Priyanka Chopra Jonas comes from a culture that doesn’t exactly encourage women to talk publicly about their personal lives—much less publish books about them. Therefore, when Chopra Jonas thought about writing her memoir, her plan was to let people read between the lines.
“I started the process in early 2020 thinking I would talk about my achievements, my laurels, give advice to my younger self—that sort of thing. I thought I would scratch the surface and skim over the more difficult parts of my life.”
She added: “The process became more like writing in a journal. As I started thinking about everything, writing became a dissection of my emotions, my failures, and my pain. There was so much that flowed out of me that I hadn’t thought about in years or even realized that I remembered.”
The task of immersing herself completely into Unfinished, her autobiography, came at the right time. “I was approaching 20 years of being in the entertainment industry and it was something I personally wanted to acknowledge.”
The child of military doctors, Chopra Jonas grew up moving from one army base to the next. Boarding school was an emotional place Chopra Jonas felt she needed to revisit. It gave independence and at 13, during her first-abroad trip to the US, she felt America could offer the brand of freedom she was looking for.
She wasn’t afraid of being away from home this time, like her Indian boarding school, but she wasn’t prepared for the bullying and racism that cast a shadow over her new life.
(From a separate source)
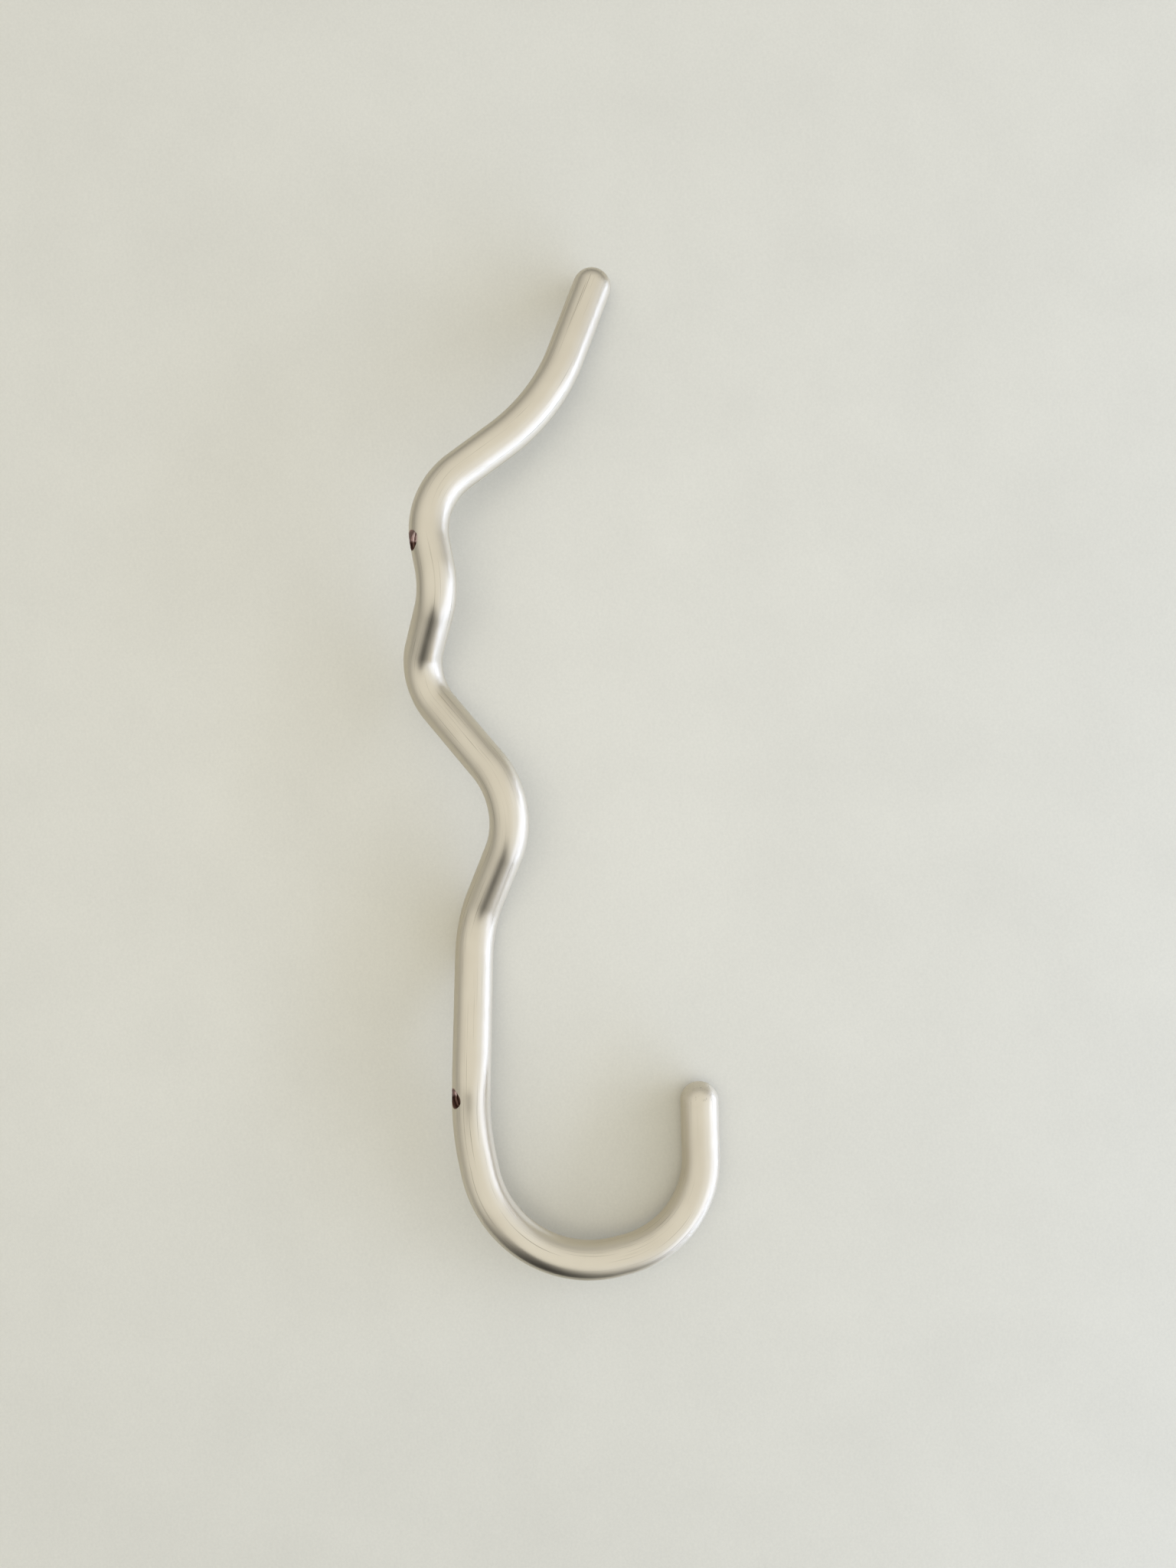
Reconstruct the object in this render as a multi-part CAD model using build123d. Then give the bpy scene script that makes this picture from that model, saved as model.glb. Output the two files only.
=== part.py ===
from build123d import *
import math
import os

# A wall hook bent from one length of round bar. From the top it has a leaning prong for a hat, a
# shoulder with the upper fixing hole, a wave that swings out and sideways, a straight neck, a heel
# with the lower fixing hole, and a wide J with an upturned end for a coat.
# Millimetres. +Z runs up the wall, +X comes straight out of it, and the wall's face is X = 0.
# +Y is to the right of someone who faces the wall.
# The origin is the mouth of the upper fixing hole, where the bar touches the wall.

# Bar
bar_diameter = 10.0
bar_radius = bar_diameter / 2

# Fixing holes, drilled square to the wall and tapped M6, so the bore has the tapping drill's size
hole_spacing = 142.0
bore_diameter = 5.0
bore_depth = 7.0
mouth_diameter = 5.5
drill_point_angle = 118.0

# Prong: its end and its bend, as distances out from the wall, sideways and above the upper hole
prong_tip_out = 54.0
prong_tip_side = -6.5
prong_tip_rise = 65.0
prong_bend_out = 37.0
prong_bend_side = -7.5
prong_bend_rise = 33.0
prong_bend_radius = 53.0

# Shoulder: a straight seat on the wall through the upper hole, slanted sideways as it rises
shoulder_slant = 15.0
shoulder_above = 11.2
shoulder_below = 13.3
shoulder_top_radius = 20.0
shoulder_foot_radius = 12.0

# Wave: its back lies on the wall, its crest stands out from it, and its foot turns into the neck
wave_back_side = 14.5
wave_back_drop = 34.5
wave_back_radius = 12.0
wave_crest_out = 18.5
wave_crest_side = -14.0
wave_crest_drop = 68.0
wave_crest_radius = 18.0
wave_foot_out = 13.0
wave_foot_side = 7.0
wave_foot_drop = 99.5
wave_foot_radius = 21.0

# Heel: a short straight seat on the wall through the lower hole
heel_slant = -10.5
heel_above = 5.8
heel_below = 9.6
heel_top_radius = 17.0
heel_foot_radius = 47.0

# J: its two bends and its end, measured from the lower hole
j_back_out = 8.0
j_back_side = -5.0
j_back_drop = 50.0
j_back_radius = 30.0
j_front_out = 56.0
j_front_side = -27.0
j_front_drop = 42.5
j_front_radius = 25.0
j_tip_out = 58.5
j_tip_side = -25.5
j_tip_drop = 7.5


def seat_corner(hole_height, slant, along):
    """The point on the bar's axis that lies a distance along a slanted seat from its hole."""
    angle = math.radians(slant)
    return Vector(bar_radius, along * math.sin(angle), hole_height + along * math.cos(angle))


def bar_path():
    """The bar's axis: straight runs that meet at the bends, each rounded by its own arc."""
    lower = -hole_spacing
    prong_tip = Vector(prong_tip_out, prong_tip_side, prong_tip_rise)
    j_tip = Vector(j_tip_out, j_tip_side, lower - j_tip_drop)
    bends = [
        (Vector(prong_bend_out, prong_bend_side, prong_bend_rise), prong_bend_radius),
        (seat_corner(0.0, shoulder_slant, shoulder_above), shoulder_top_radius),
        (seat_corner(0.0, shoulder_slant, -shoulder_below), shoulder_foot_radius),
        (Vector(bar_radius, wave_back_side, -wave_back_drop), wave_back_radius),
        (Vector(wave_crest_out, wave_crest_side, -wave_crest_drop), wave_crest_radius),
        (Vector(wave_foot_out, wave_foot_side, -wave_foot_drop), wave_foot_radius),
        (seat_corner(lower, heel_slant, heel_above), heel_top_radius),
        (seat_corner(lower, heel_slant, -heel_below), heel_foot_radius),
        (Vector(j_back_out, j_back_side, lower - j_back_drop), j_back_radius),
        (Vector(j_front_out, j_front_side, lower - j_front_drop), j_front_radius),
    ]
    corners = [prong_tip] + [corner for corner, radius in bends] + [j_tip]
    return FilletPolyline(*corners, radius=[radius for corner, radius in bends])


def bent_bar(path):
    """The round bar along its path, with a half-round end at the prong and at the J."""
    section = Plane(origin=path @ 0, z_dir=path % 0) * Circle(bar_radius)
    bar = sweep(section, path=path)
    for end in (path @ 0, path @ 1):
        bar += Pos(*end) * Sphere(bar_radius)
    return bar


def fixing_hole(height):
    """The drill's cut for one hole: a slight countersink, the bore and the drill's point."""
    bore_radius = bore_diameter / 2
    mouth_radius = mouth_diameter / 2
    countersink_depth = mouth_radius - bore_radius
    point_length = bore_radius / math.tan(math.radians(drill_point_angle / 2))
    outline = Polyline(
        (0, 0),
        (0, mouth_radius),
        (countersink_depth, bore_radius),
        (bore_depth, bore_radius),
        (bore_depth + point_length, 0),
        close=True,
    )
    cut = revolve(make_face(outline), axis=Axis.X)
    return Pos(0, 0, height) * cut


path = bar_path()
hook = bent_bar(path) - fixing_hole(0.0) - fixing_hole(-hole_spacing)

swept_volume = math.pi * bar_radius**2 * path.length
print(f"bar length along its axis: {path.length:.1f} mm")
print(f"hook volume {hook.volume:.0f} mm3, section times length {swept_volume:.0f} mm3")

os.makedirs("parts", exist_ok=True)
export_step(hook, "parts/hook.step")
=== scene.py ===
"""Looks of the wall hook: one bent, nickel-plated bar with two tapped holes, on a pale sheet.

Everything is in metres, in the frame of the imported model: +Z runs up the wall, +X comes straight
out of it, +Y is to the right of someone who faces it, and the origin is the mouth of the upper
fixing hole.
"""

import logging
import math
from dataclasses import dataclass, field
from enum import Enum

import bmesh
import bpy
from mathutils import Matrix, Vector


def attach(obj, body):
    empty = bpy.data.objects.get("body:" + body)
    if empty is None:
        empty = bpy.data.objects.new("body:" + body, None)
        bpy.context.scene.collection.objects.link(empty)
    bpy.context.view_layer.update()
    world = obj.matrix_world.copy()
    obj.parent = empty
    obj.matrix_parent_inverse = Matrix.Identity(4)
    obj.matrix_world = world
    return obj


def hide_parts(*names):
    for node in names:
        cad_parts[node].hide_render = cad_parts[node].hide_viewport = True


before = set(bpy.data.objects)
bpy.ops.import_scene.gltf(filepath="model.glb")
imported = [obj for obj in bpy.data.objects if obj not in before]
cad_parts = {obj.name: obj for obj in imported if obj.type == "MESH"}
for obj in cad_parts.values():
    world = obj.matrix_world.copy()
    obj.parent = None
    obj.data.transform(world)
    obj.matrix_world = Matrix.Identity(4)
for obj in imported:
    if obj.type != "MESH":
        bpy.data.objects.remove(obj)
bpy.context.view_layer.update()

log = logging.getLogger("wall_hook")

MM = 0.001

# The sRGB standard's curve: a straight foot, then a power with an offset
CURVE_FOOT = 0.04045
CURVE_SLOPE = 12.92
CURVE_OFFSET = 0.055
CURVE_POWER = 2.4


def linear(hex_code: str) -> tuple[float, float, float, float]:
    """Turn an sRGB hex colour into the linear colour that Blender works with.

    Args:
        hex_code: Six hex digits, with or without a leading hash.

    Returns:
        Red, green, blue and an alpha of 1.
    """
    digits = hex_code.lstrip("#")
    channels = [int(digits[i:i + 2], 16) / 255 for i in (0, 2, 4)]
    red, green, blue = (
        c / CURVE_SLOPE if c <= CURVE_FOOT
        else ((c + CURVE_OFFSET) / (1 + CURVE_OFFSET)) ** CURVE_POWER
        for c in channels
    )
    return (red, green, blue, 1.0)


def add_node(
    tree: bpy.types.NodeTree,
    kind: str,
    settings: dict[str, object] | None = None,
    inputs: dict[str | int, object] | None = None,
) -> bpy.types.Node:
    """Add one node to a tree, with its settings, its input values and its links.

    Args:
        tree: The shader or geometry tree.
        kind: Blender's name for the node's type.
        settings: Attributes of the node itself.
        inputs: For each input, by name or number, a value, or the output socket that feeds it.

    Returns:
        The new node.
    """
    node = tree.nodes.new(kind)
    for name, value in (settings or {}).items():
        setattr(node, name, value)
    for key, value in (inputs or {}).items():
        if isinstance(value, bpy.types.NodeSocket):
            tree.links.new(value, node.inputs[key])
        else:
            node.inputs[key].default_value = value
    return node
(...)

During her sophomore year in Newton, Massachusetts, a peer in the ninth grade and her squad of “hecklers” started targeting Chopra Jonas.
She tried to manage the situation by herself for a year, but her self-esteem suffered. “I was tired of being pushed around and seeing vile things written about me in the girls’ bathroom. She called her mother and told her she wanted to come home. “I broke up with America.”
When her father passed away from cancer in 2013, Chopra Jonas says she never really examined or dealt with her grief, which resulted in a depression that surfaced a few years later.
“Instead I just powered through it. Distracting myself with work has always been my modus operandi. Any kind of heartache, failure, grief, or loss—I always just turned to my work. Work engulfed me whenever I needed it to. I was like an ostrich: I always just buried my head in the sand.”
There was one notable bright spot during Chopra Jonas’ intermission from life, was when she met Nick Jonas, the singer-songwriter, now her husband.
Reflecting on her past through her book was a healing process. “For once in my life, I allowed myself to feel the feelings that I should have felt at the time.”
Chopra, however, was terrified about her book release. “It is still fresh in my mind especially since I just finished listening to the audio version. The whole time I was thinking, Oh my God, how am I even talking about these things? But you know what? It’s okay. I understand that I can’t always be in control of everything. It’s also too late to stop the presses.”